I trained my PPO model while tracking the models' performance each 20k steps using the EvalCallback wrapper:
vec_env = make_vec_env(env_id=env_id, n_envs=1)
policy_kwargs = dict(activation_fn=t.nn.Tanh, net_arch=dict(pi=[64, 64], vf=[64, 64]))
eval_env = make_vec_env(env_id=env_id)
eval_callback = EvalCallback(eval_env, best_model_save_path=f"./{check_root_dir}/{run}/{mod}",
log_path=f"./{check_root_dir}/{run}/{mod}", eval_freq=eval_freq,
deterministic=True, render=True, n_eval_episodes=10)
device = "cuda" if t.cuda.is_available() else "cpu"
model = PPO("MultiInputPolicy", vec_env, verbose=0, tensorboard_log=dir, policy_kwargs=policy_kwargs,
ent_coef=0.0055,
vf_coef=0.6,
gamma=0.8,
learning_rate=0.001,
device=device) # For non-dict observation space
model.learn(total_timesteps=2_000_000, callback=eval_callback)
After $n$ evaluation steps and subsequent calls to EvalCallback, I get the best mean_reward value of -6.44 (according to my tensorboard and evaluations.npz) and the model is automatically saved to the specified path.
To reproduce this evaluation-score, I tried this:
from stable_baselines3.common.evaluation import evaluate_policy
render = None # #None
render_m = False
num_eval_eps = 10
vec_env = make_vec_env(env_id=env_id, n_envs=1)

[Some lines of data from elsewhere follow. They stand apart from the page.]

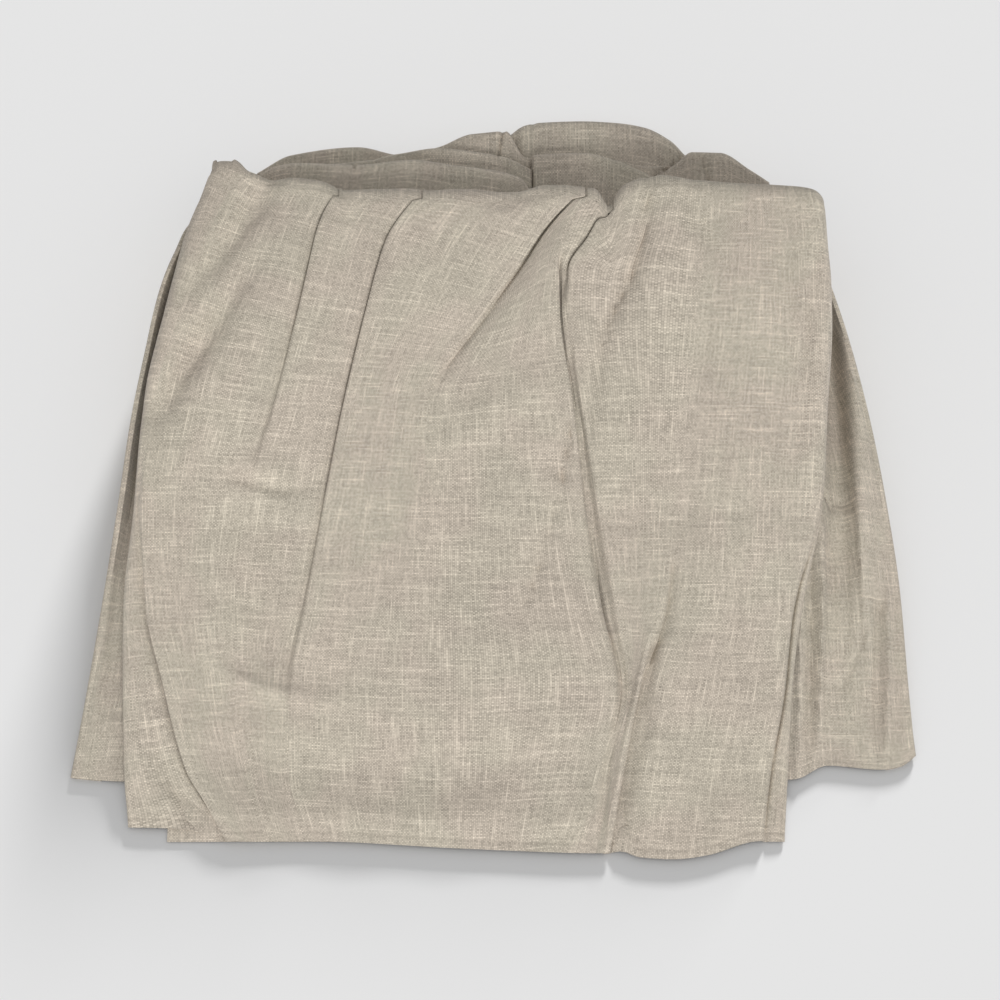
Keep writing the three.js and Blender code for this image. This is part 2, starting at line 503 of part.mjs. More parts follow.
function platform() {
  const top = (x, y) => farCrown(x, Math.min(y, FAR_END)) - STEP - 2 * ease((x - 110) / 30);
  const places = { low: nosePlace('low'), mid: nosePlace('mid'), top: nosePlace('top') };
  const shares = { low: nosePlace('lowHigh'), mid: nosePlace('midHigh'), top: nosePlace('topHigh') };
  // the heights of the six layers at a place: three open folds, two close ones
  const heights = (x, y) => {
    const room = Math.max(top(x, y) - THICK / 2 - 2 * STEP, 3 * STEP);
    const blend = ease((y - 60) / 90);
    const share = name => {
      const total = shares.low(x) + shares.mid(x) + shares.top(x);
      return Math.max(STEP, room * mix(1 / 3, shares[name](x) / total, blend));
    };
    const z = [THICK / 2];
    z.push(z[0] + share('low'));
    z.push(z[1] + STEP);
    z.push(z[2] + share('mid'));
    z.push(z[3] + STEP);
    z.push(z[4] + share('top'));
    return z;
  };
  const columns = [...steps(-128, 14, 8), 23, ...steps(36, 148, 8)];
  const path = [];     // each point of the section as a function of x
  const at = (number, place) => path.push(x => [place(x), heights(x, place(x))[number]]);
  const layer = (number, nearEnd, farEnd, outwards) => {
    const places = [near(nearEnd), ...STATIONS_UNDER.filter(y => y > nearEnd).map(near), farEnd];
    (outwards ? places : places.reverse()).forEach(place => at(number, place));
  };
  const turn = (lower, upper, place, side) => (side > 0 ? [45, 90, 135] : [90]).forEach(degrees => path.push(x => {
    const y = place(x), z = heights(x, y);
    const radius = (z[upper] - z[lower]) / 2;
    const angle = THREE.MathUtils.degToRad(degrees);
    const sign = upper > lower ? 1 : -1;
    return [y + side * Math.abs(radius) * Math.sin(angle) * 0.999,
            (z[upper] + z[lower]) / 2 - sign * Math.abs(radius) * Math.cos(angle)];
  }));
  const before = (name, lower, upper) => x => {
    const y = places[name](x), z = heights(x, y);
    return y - Math.abs(z[upper] - z[lower]) / 2;
  };
  const near = y => () => y;
  const ends = { low: before('low', 0, 1), mid: before('mid', 2, 3), top: before('top', 4, 5) };
  layer(0, NEAR_TURNS.start, ends.low, true);
  turn(0, 1, ends.low, 1);
  layer(1, NEAR_TURNS.first, ends.low, false);
  turn(1, 2, near(NEAR_TURNS.first), -1);
  layer(2, NEAR_TURNS.first, ends.mid, true);
  turn(2, 3, ends.mid, 1);
  layer(3, NEAR_TURNS.second, ends.mid, false);
  turn(3, 4, near(NEAR_TURNS.second), -1);
  layer(4, NEAR_TURNS.second, ends.top, true);
  turn(4, 5, ends.top, 1);
  layer(5, NEAR_TURNS.end, ends.top, false);
  const grid = path.map(point => columns.map(x => {
    const [y, z] = point(x);
    return new THREE.Vector3(x, y, z);
  }));
  return sheet('platform', grid);
}

// ---- the bundle, with its middle over the origin ----------------------------

const bundle = new THREE.Group();
bundle.add(nearDrop(), footDrop(), farDrop(), platform());

const box = new THREE.Box3().setFromObject(bundle);
const middle = box.getCenter(new THREE.Vector3());
bundle.position.set(-middle.x, -middle.y, -box.min.z);

const bedSkirt = new THREE.Group();
bedSkirt.add(bundle);
export default bedSkirt;
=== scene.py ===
"""Looks for a folded linen bed skirt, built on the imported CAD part.

The four sheets of the part are rebuilt here as finer cloth on the same folds:
thinner, with round turns at every pleat, small unevenness, hem stitching and a
procedural slub weave. The tables are in millimetres, as a cutter would write
them; every mesh is made in metres.
"""
import math

import bpy
import numpy as np
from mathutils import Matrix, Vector


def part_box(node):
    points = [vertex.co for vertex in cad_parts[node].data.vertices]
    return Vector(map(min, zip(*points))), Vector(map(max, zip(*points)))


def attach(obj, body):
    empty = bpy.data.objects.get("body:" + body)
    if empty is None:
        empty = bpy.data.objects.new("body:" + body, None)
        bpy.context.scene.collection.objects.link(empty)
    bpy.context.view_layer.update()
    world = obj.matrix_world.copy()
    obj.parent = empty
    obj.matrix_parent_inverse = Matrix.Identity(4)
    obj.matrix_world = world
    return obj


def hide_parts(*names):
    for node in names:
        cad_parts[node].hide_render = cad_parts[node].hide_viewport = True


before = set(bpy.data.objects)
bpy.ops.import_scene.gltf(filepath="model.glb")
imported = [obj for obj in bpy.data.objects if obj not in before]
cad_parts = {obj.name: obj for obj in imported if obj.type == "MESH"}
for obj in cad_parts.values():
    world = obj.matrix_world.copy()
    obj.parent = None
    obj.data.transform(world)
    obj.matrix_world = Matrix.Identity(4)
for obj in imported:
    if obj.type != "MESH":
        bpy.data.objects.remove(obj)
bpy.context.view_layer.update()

MM = 0.001
CLOTH = 0.55            # thickness of the cloth
CAD_THICK = 1.0         # thickness of the CAD part's cloth
STEP = 1.5              # between the middles of two layers that lie close
UNEVEN = 0.5            # height of the soft unevenness of the panel and the wings
SHARP_EDGE = 60         # degrees between two faces, past which shading is sharp
PLATFORM_START = -95.0  # near end of the platform in the tables' own frame

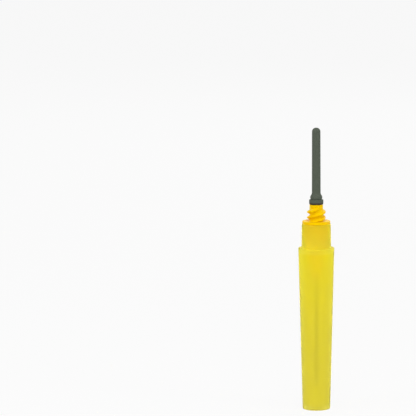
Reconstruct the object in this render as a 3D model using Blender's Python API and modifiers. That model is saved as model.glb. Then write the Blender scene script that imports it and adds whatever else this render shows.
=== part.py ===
# A double-ended blood collection needle, standing on the closed end of its front shield.
# The needle's axis is Z, and the shield's closed end rests at Z = 0. All lengths are in metres.

import math

import bmesh
import bpy
from mathutils import Matrix, Vector

# Cannula: one steel tube, ground to a point at both ends
CANNULA_DIAMETER = 0.0009
CANNULA_WALL = 0.00015
CANNULA_FRONT_LENGTH = 0.038
CANNULA_REAR_LENGTH = 0.0203
FRONT_BEVEL_DEGREES = 14.0
REAR_BEVEL_DEGREES = 24.0
LANCET_DEGREES = 22.0
LANCET_TURN_DEGREES = 42.0

# Hub: nose, ribbed grip, flange, thread, neck and sleeve boss
NOSE_LENGTH = 0.010
NOSE_TIP_WALL = 0.0008
NOSE_SHOULDER = 0.0008
GRIP_LENGTH = 0.0084
RIB_COUNT = 16
RIB_HEIGHT = 0.0005
RIB_WIDTH = 0.0007
RIB_LEAD_IN = 0.001
FLANGE_INSET = 0.00016
FLANGE_THICKNESS = 0.00095
FLANGE_ROUND = 0.0002
THREAD_ROOT_DIAMETER = 0.0046
THREAD_DEPTH = 0.0009
THREAD_LEAD = 0.0038
THREAD_STARTS = 2
THREAD_HEIGHT = 0.0044
THREAD_BASE_WIDTH = 0.0015
THREAD_CREST_WIDTH = 0.00035
THREAD_SEAT_MARGIN = 0.00015
THREAD_SEAT_STEP = 0.00005
THREAD_ENTRY_DEGREES = 70.7
THREAD_RUNOUT_DEGREES = 55.0
HUB_NECK_LENGTH = 0.0012
BOSS_DIAMETER = 0.0027
BOSS_LENGTH = 0.003
WELL_DIAMETER = 0.0021
WELL_DEPTH = 0.003

# Adhesive bead in the well of the nose
MENISCUS_DEPTH = 0.0003

# Front shield: a tapered cup with a shoulder and a narrower neck
SHIELD_END_WALL = 0.0012
TIP_CLEARANCE = 0.00615
SHIELD_FOOT_DIAMETER = 0.0094
SHIELD_FOOT_WALL = 0.001
SHIELD_FOOT_ROUND = 0.00055
SHIELD_RIM_DIAMETER = 0.00985
SHIELD_NECK_WALL = 0.00082
SHIELD_NECK_LENGTH = 0.0081
SHIELD_NECK_DRAFT = 0.0001
SHIELD_LEDGE = 0.00111
SHIELD_LEDGE_ROUND = 0.00025
SHIELD_RIM_ROUND = 0.0003

# Rubber sleeve: a closed tube with a flared socket and a base ring
SLEEVE_TUBE_WALL = 0.00069
SLEEVE_TUBE_DRAFT = 0.00006
SLEEVE_FLARE_WALL = 0.0006
SLEEVE_FLARE_LENGTH = 0.00255
SLEEVE_FLARE_SLOPE = 0.001
SLEEVE_RING_LIP = 0.00038
SLEEVE_RING_HEIGHT = 0.0014
SLEEVE_RING_BEVEL = 0.0003
SLEEVE_TIP_WALL = 0.002
SLEEVE_TIP_ROUND = 0.0013

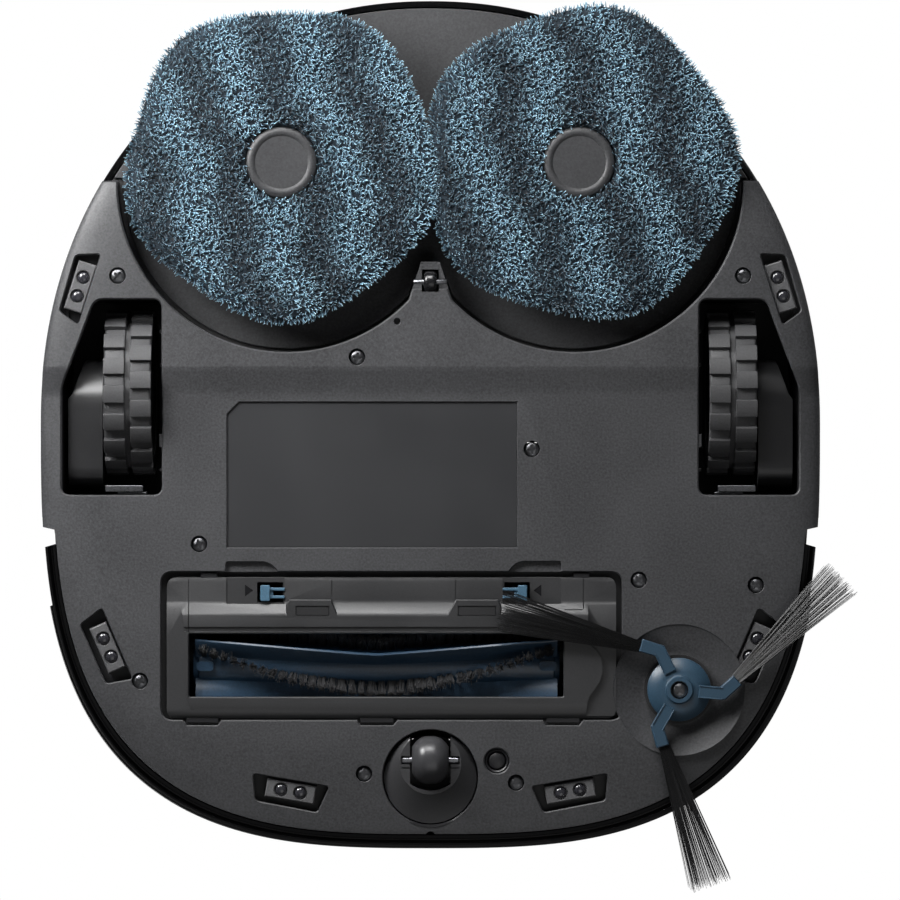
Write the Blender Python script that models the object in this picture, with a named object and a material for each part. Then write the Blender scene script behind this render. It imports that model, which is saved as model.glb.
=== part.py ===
"""Robot vacuum with two spinning mops, as an assembly of separate pieces.

Metres in the scene, +Z up, standing on z = 0. The front (bumper) faces -Y and the
robot's left side faces +X. Sizes below are in millimetres and are scaled by MM.
"""
import math

import bpy
from mathutils import Vector

for old in list(bpy.data.objects):
    bpy.data.objects.remove(old, do_unlink=True)

MM = 0.001
GAP = 0.3                       # clearance between pieces that touch

# The origin is the centre of the whole object's box, bristle tips included.
ORIGIN_X = 7.0
ORIGIN_Y = 8.8

# Body outline: a superellipse, squarer at the front than at the rear.
HALF_WIDTH = 164.0
HALF_LENGTH = 178.0
REAR_POWER = 2.12
FRONT_POWER = 3.0
HULL_SEGMENTS = 72
NOTCH_REAR = -40.0              # the body side steps in here for the bumper
NOTCH_FRONT = -46.0
BUMPER_END = -52.0

# Heights.
BASE_Z = 9.5
PLATE_TOP = 12.5
TRAY_TOP = 26.0
SKIRT_TOP = 88.0
PANEL_Z = 94.5
TOP_Z = 97.0

BASE_INSET = 1.0
FRONT_INSET = 6.3
SKIRT_FRONT_INSET = 10.0
WALL = 2.5

# Mops.
MOP_X = 62.05
MOP_Y = 108.8
PAD_RADIUS = 60.7
PAD_LOBE = 1.1
PAD_LOBES = 5
PAD_PHASE = {1: math.radians(52.0), -1: math.radians(33.0)}
PAD_Z = (0.4, 8.0)
MOP_PLATE_RADIUS = 57.0
MOP_CAP_RADIUS = 15.0
SPINDLE_RADIUS = 9.0
BAY_X = 60.0
BAY_Y = 100.5
BAY_RADIUS = 70.6
BAY_WALL = 2.8
BAY_CEILING = 23.5
WING_Y = 101.5
BAY_TAB = (9.0, 67.5)           # the idler's tab between the two bay circles
ROOM_TAB = (12.0, 53.0)

# Drive wheels.
WHEEL_X = 126.3
WHEEL_Y = 13.3
WHEEL_RADIUS = 35.0
WHEEL_WIDTH = 20.0
HUB_RADIUS = 26.0
AXLE_RADIUS = 3.7
ARM_PIVOT = (-20.0, 38.0)
ARM_X = (138.0, 149.5)
WELL_Y = (-29.8, 51.9)
WELL_X = (112.1, 154.2)

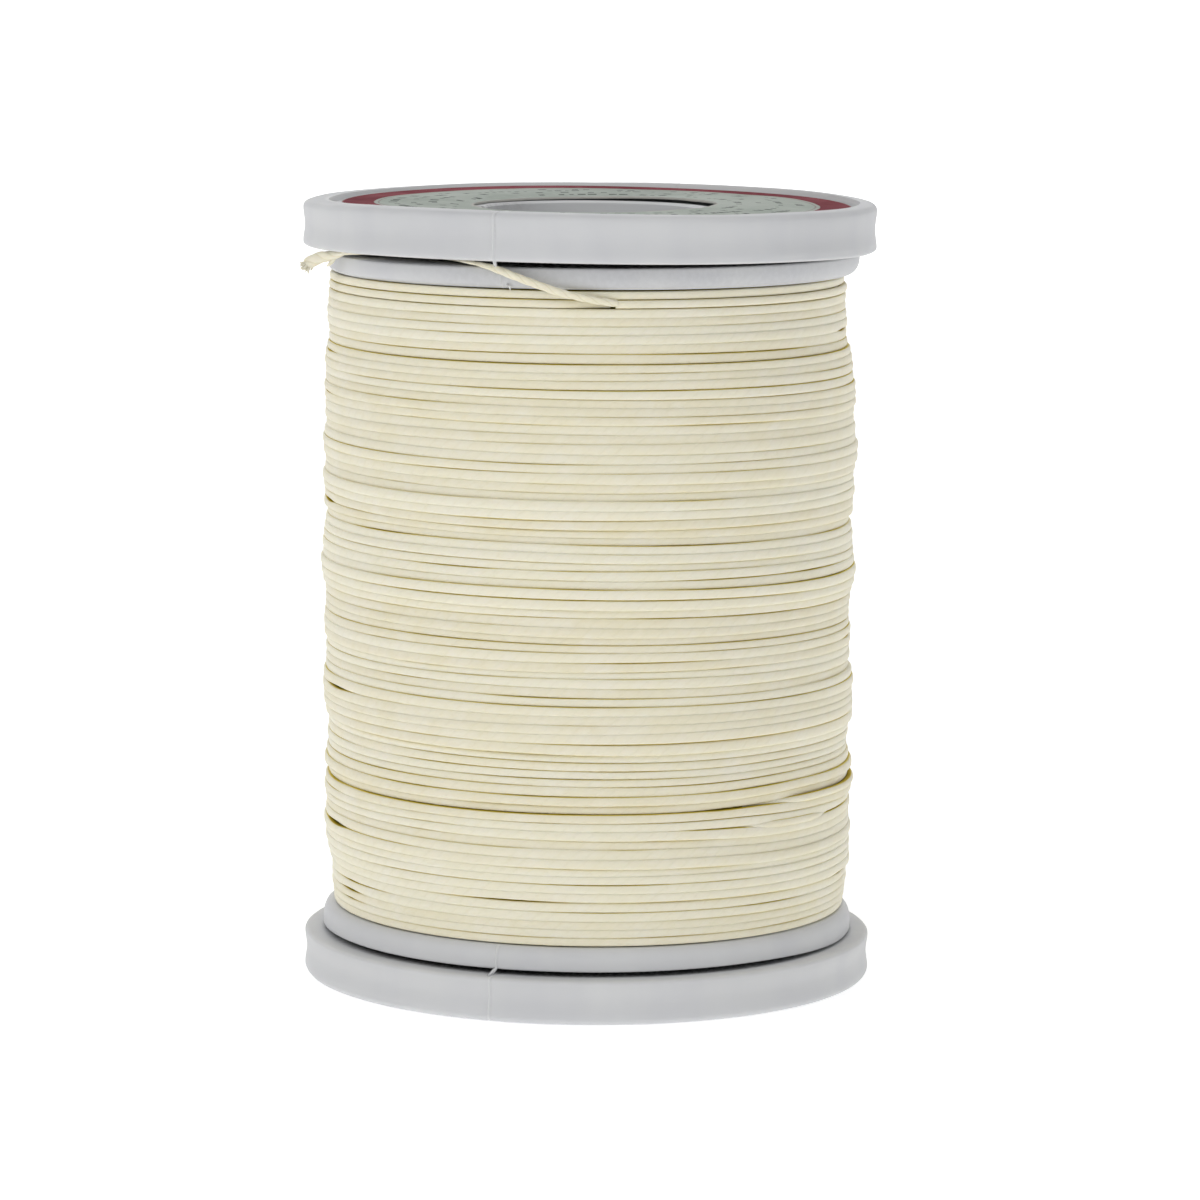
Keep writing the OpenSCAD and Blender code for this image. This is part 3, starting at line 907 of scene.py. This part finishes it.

model = PPO("MultiInputPolicy", env=vec_env)
model.load(model_path, deterministic=True)
episode_rewards,_ = evaluate_policy(model, vec_env, n_eval_episodes=10, render=False, deterministic=True, return_episode_rewards=True)
mean_reward, std_reward = np.mean(episode_rewards), np.std(episode_rewards)
print(f'Mean reward: {mean_reward}, Standard deviation of reward: {std_reward}')
Which outputs an mean_reward of -538.81, and not -6.44 as expected (the mean episode length is also far off).
For context: The evaluate_policy method is what's being used inside the _on_step method of the EvalCallback class to compute the mean rewards and episode lengths.
I ensured the deterministic flag, the number of evaluation episodes, the model-path, any other wrappers etc. are identical, such that I can reproduce the evaluation of EvalCallback but the results still differ significantly. Why could that be?